Seit 1.1.2015 wird bei auf elektronischem Weg erbrachten sonstigen Leistungen, Telekommunikations-, Rundfunk- und Fernsehdienstleistungen nicht mehr unterschieden, ob die betreffende Leistung an Unternehmer (B2B) oder an Konsumenten (B2C) erbracht wird. Alle diese Leistungen sind nunmehr am Ansässigkeitsort des Leistungsempfängers (Empfängerort) steuerbar. Erbringt daher der Kleinunternehmer derartige Dienstleistungen an ausländische Privatkunden, hat er die Umsatzsteuer des Empfängerortlandes zu verrechnen.
Damit sich der Kleinunternehmer diesbezüglich nicht im Mitgliedstaat des Leistungsempfängers registrieren lassen muss, besteht die Möglichkeit, den EU-Umsatzsteuer One-Stop-Shop (EU-OSS) zu nutzen. Die Verwendung des EU-OSS setzt eine UID-Nummer (diese wäre zunächst zu beantragen – siehe oben) sowie eine rechtzeitige diesbezügliche Registrierung voraus. Durch den EU-OSS kann der Kleinunternehmer sämtliche unter die Neuregelung fallenden Umsätze in Österreich erklären sowie die fällige (ausländische) Umsatzsteuer bezahlen.
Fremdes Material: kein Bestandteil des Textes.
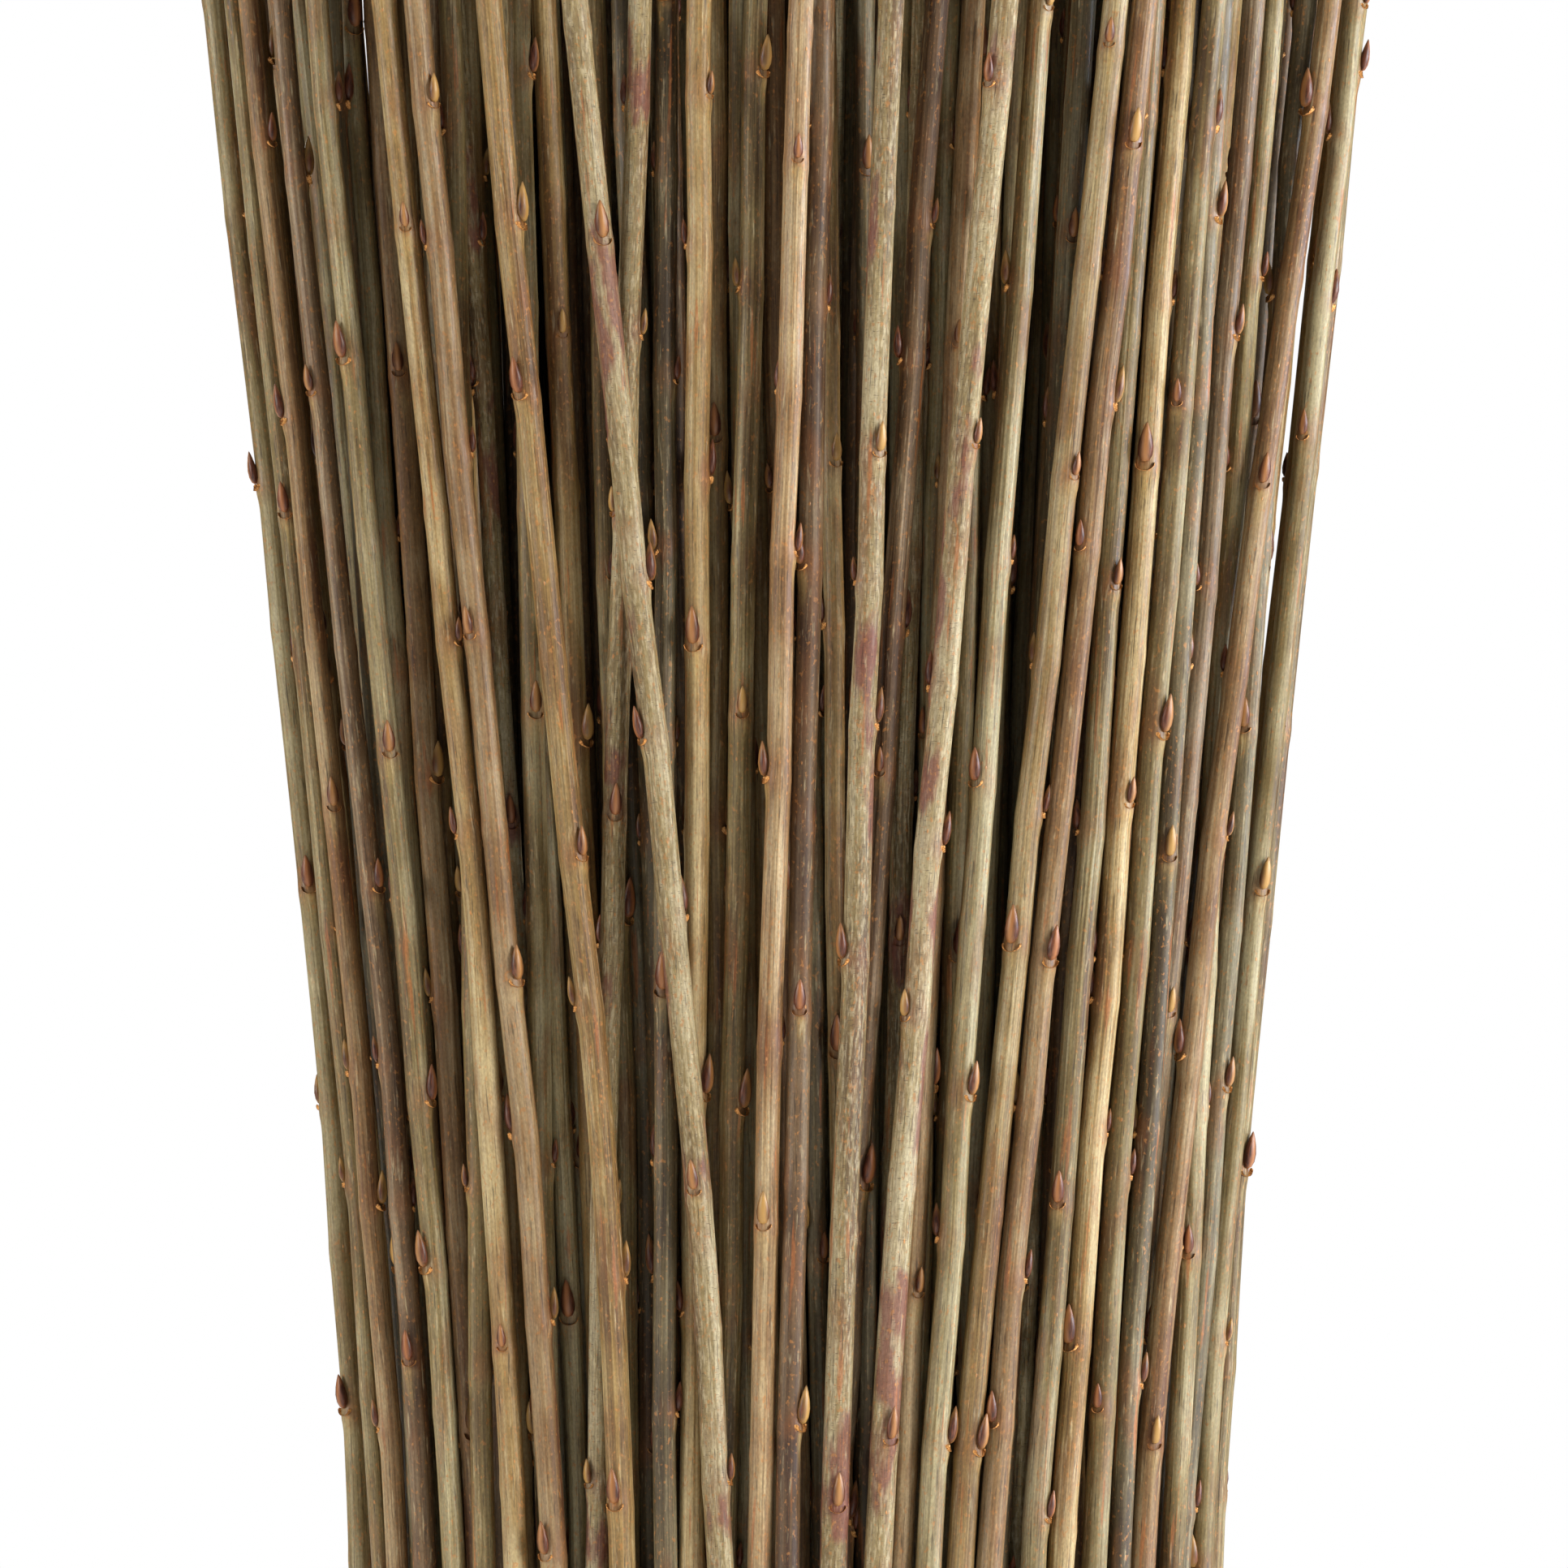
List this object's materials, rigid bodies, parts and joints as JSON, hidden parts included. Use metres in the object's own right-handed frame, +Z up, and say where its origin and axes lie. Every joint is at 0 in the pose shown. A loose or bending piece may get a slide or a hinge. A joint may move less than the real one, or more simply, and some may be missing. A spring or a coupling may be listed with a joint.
{
  "type": "bundle of willow stems",
  "caption": "Tied bundle of cut willow stems with pointed winter buds, gathered at a twine tie and fanning out above it, standing on its level cut ends.",
  "frame": {"origin": "on the ground, under the middle of the bundle's bounding box", "axes": "+Z up along the stems from the cut ends to the tips, -Y towards the front of the bundle, +X to the right seen from the front"},
  "size_m": [0.2226, 0.125, 0.6],
  "materials": {
    "bark_olive": "olive-khaki bark, satin, fine lengthwise wrinkles",
    "bark_tan": "pale tan bark, satin, fine lengthwise wrinkles",
    "bark_pink": "reddish-brown bark, satin, fine lengthwise wrinkles",
    "bark_purple": "dark purple-brown bark, satin",
    "bark_slate": "dark slate-brown bark, satin",
    "bark_grey": "pale grey scurfy bark with red-brown flushes, matt",
    "bark_inner": "mixed olive and brown bark, satin",
    "twine": "plied jute, hairy and matt"
  },
  "bodies": {
    "root": {"front_stem_01": "bark_olive", "front_stem_02": "bark_pink", "front_stem_03": "bark_purple", "front_stem_04": "bark_olive", "front_stem_05": "bark_slate", "front_stem_06": "bark_tan", "front_stem_07": "bark_pink", "front_stem_08": "bark_olive", "front_stem_09": "bark_tan", "front_stem_10": "bark_olive", "front_stem_11": "bark_grey", "front_stem_12": "bark_olive", "front_stem_13": "bark_grey", "front_stem_14": "bark_slate", "front_stem_15": "bark_tan", "front_stem_16": "bark_olive", "front_stem_17": "bark_pink", "front_stem_18": "bark_purple", "front_stem_19": "bark_grey", "front_stem_20": "bark_purple", "front_stem_21": "bark_pink", "front_stem_22": "bark_grey", "front_stem_23": "bark_olive", "front_stem_24": "bark_slate", "front_stem_25": "bark_tan", "front_stem_26": "bark_pink", "front_stem_27": "bark_slate", "front_stem_28": "bark_olive", "front_stem_29": "bark_tan", "front_stem_30": "bark_olive", "front_stem_31": "bark_slate", "front_stem_32": "bark_purple", "front_stem_33": "bark_olive", "front_stem_34": "bark_slate", "front_stem_35": "bark_pink", "front_stem_36": "bark_olive", "back_stem_01": "bark_olive", "back_stem_02": "bark_tan", "back_stem_03": "bark_slate", "back_stem_04": "bark_pink", "back_stem_05": "bark_olive", "back_stem_06": "bark_purple", "back_stem_07": "bark_tan", "back_stem_08": "bark_grey", "back_stem_09": "bark_olive", "back_stem_10": "bark_tan", "back_stem_11": "bark_slate", "back_stem_12": "bark_pink", "back_stem_13": "bark_olive", "back_stem_14": "bark_purple", "back_stem_15": "bark_tan", "back_stem_16": "bark_grey", "back_stem_17": "bark_olive", "back_stem_18": "bark_tan", "back_stem_19": "bark_slate", "back_stem_20": "bark_pink", "back_stem_21": "bark_olive", "inner_stems": "bark_inner", "twine_turns": "twine", "twine_knot": "twine"}
  },
  "joints": []
}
Der Identifizierungsmitgliedstaat (in diesem Fall Österreich) nimmt die Meldungen und Zahlungen entgegen und leitet sie an jenen Mitgliedstaat weiter, in dem die erbrachte Leistung steuerbar und steuerpflichtig ist (Details: siehe Infoseite Umsatzsteuer von Dienstleistungen für ausländische Privatkunden – B2C Leistungen).
Seit 1.1.2019 gibt es folgende Neuerung:
Kleinstunternehmer mit einem Jahresumsatz von 10.000 EUR im B2C Bereich sind von der oben beschriebenen Regelung (Empfängerortprinzip bei B2C Dienstleistungen) ausgenommen und es gilt somit das Unternehmerortprinzip. Der österreichische Kleinunternehmer kann die Kleinunternehmerregelung in Anspruch nehmen und stellt die Rechnung nach österreichischem Umsatzsteuerecht ohne Umsatzsteuer aus.
Kann das Finanzamt die Erteilung einer UID-Nummer verweigern?
In letzter Zeit häufen sich Rückfragen von Unternehmensgründer:innen, weil sich das Finanzamt mit der Erteilung der UID-Nummer besonders viel Zeit lässt oder sie überhaupt nicht erteilt. Die Finanzämter überprüfen bei der Unternehmensgründung, ob es sich bei der aufgenommenen Tätigkeit um eine unternehmerische Tätigkeit oder um versteckte Dienstverhältnisse handelt.
Besonders problematisch sind jene Fälle, bei denen der Unternehmensgründer nur für einen Auftraggeber tätig wird, über keine eigenen Betriebsmittel verfügt und außerdem zeitlich an Vorgaben des Auftraggebers gebunden und in dessen Betriebsablauf eingebunden ist.
Nur bei Vorliegen der Charakteristika für eine unternehmerische Tätigkeit erteilt das Finanzamt eine UID-Nummer.